§ **What is required**:
Reproduce the full listing that appears beneath this instruction exactly.

§ **Provided material**:
::::::::::

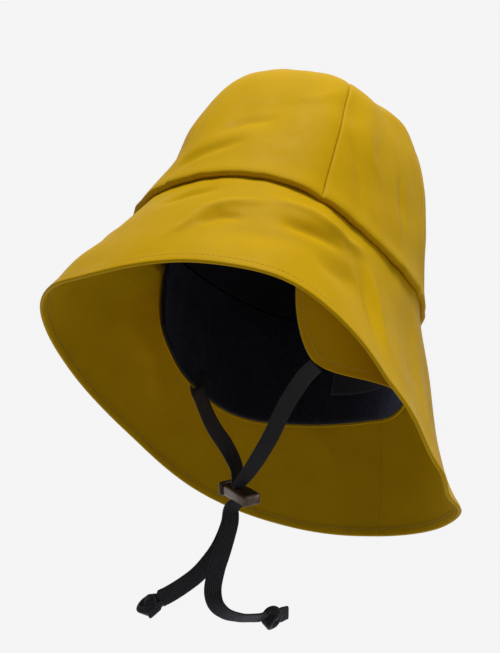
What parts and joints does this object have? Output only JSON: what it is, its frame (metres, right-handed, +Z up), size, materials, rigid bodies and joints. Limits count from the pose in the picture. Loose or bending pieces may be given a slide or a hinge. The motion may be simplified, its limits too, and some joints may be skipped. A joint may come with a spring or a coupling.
{
  "type": "sou'wester hat",
  "caption": "Soft sou'wester hat with a domed crown of sewn gores, a brim long at the back, a fleece ear flap and elastic chin ties with a cord lock.",
  "frame": {"origin": "middle of the head opening, in the plane of the crown's lower edge", "axes": "+Z up as the hat is worn, -Y to the brim's front, +X to the wearer's left"},
  "size_m": [0.2534, 0.2802, 0.3768],
  "materials": {
    "cloth": "ochre yellow coated rain cloth",
    "fleece": "black brushed fleece",
    "lining": "black lining cloth",
    "label": "plain dark woven label",
    "elastic": "black flat woven elastic",
    "lock_shell": "dark bronze brown"
  },
  "bodies": {
    "hat": {"crown_gore_front_left": "cloth", "crown_gore_left": "cloth", "crown_gore_back_left": "cloth", "crown_gore_back_right": "cloth", "crown_gore_right": "cloth", "crown_gore_front_right": "cloth", "brim": "cloth", "flap_shell": "cloth", "flap_fleece": "fleece", "crown_lining": "lining", "label": "label", "tie_left": "elastic", "tie_right": "elastic", "knot_left": "elastic", "knot_right": "elastic", "lock_body": "lock_shell"},
    "lock_button": {"lock_button": "lock_shell"}
  },
  "joints": [
    {"name": "lock_button_press", "type": "slide", "parent": "hat", "child": "lock_button", "axis": [0.922, -0.12, -0.368], "range_m": [0, 0.003], "stiffness_N_per_m": 400, "springref_m": -0.004}
  ]
}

::::::::::

§ **The result**:
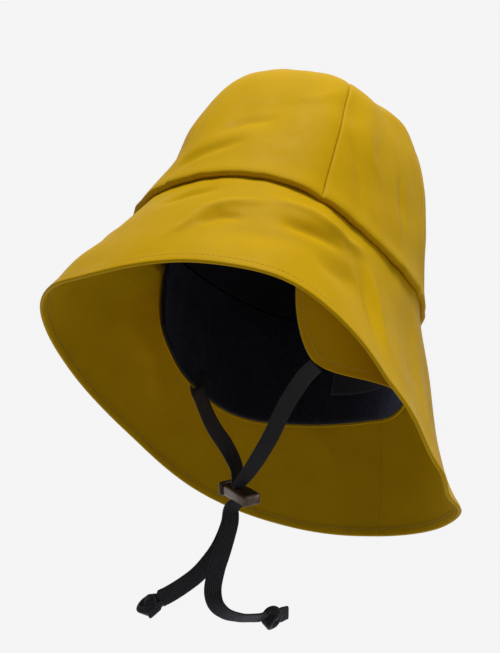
What parts and joints does this object have? Output only JSON: what it is, its frame (metres, right-handed, +Z up), size, materials, rigid bodies and joints. Limits count from the pose in the picture. Loose or bending pieces may be given a slide or a hinge. The motion may be simplified, its limits too, and some joints may be skipped. A joint may come with a spring or a coupling.
{
  "type": "sou'wester hat",
  "caption": "Soft sou'wester hat with a domed crown of sewn gores, a brim long at the back, a fleece ear flap and elastic chin ties with a cord lock.",
  "frame": {"origin": "middle of the head opening, in the plane of the crown's lower edge", "axes": "+Z up as the hat is worn, -Y to the brim's front, +X to the wearer's left"},
  "size_m": [0.2534, 0.2802, 0.3768],
  "materials": {
    "cloth": "ochre yellow coated rain cloth",
    "fleece": "black brushed fleece",
    "lining": "black lining cloth",
    "label": "plain dark woven label",
    "elastic": "black flat woven elastic",
    "lock_shell": "dark bronze brown"
  },
  "bodies": {
    "hat": {"crown_gore_front_left": "cloth", "crown_gore_left": "cloth", "crown_gore_back_left": "cloth", "crown_gore_back_right": "cloth", "crown_gore_right": "cloth", "crown_gore_front_right": "cloth", "brim": "cloth", "flap_shell": "cloth", "flap_fleece": "fleece", "crown_lining": "lining", "label": "label", "tie_left": "elastic", "tie_right": "elastic", "knot_left": "elastic", "knot_right": "elastic", "lock_body": "lock_shell"},
    "lock_button": {"lock_button": "lock_shell"}
  },
  "joints": [
    {"name": "lock_button_press", "type": "slide", "parent": "hat", "child": "lock_button", "axis": [0.922, -0.12, -0.368], "range_m": [0, 0.003], "stiffness_N_per_m": 400, "springref_m": -0.004}
  ]
}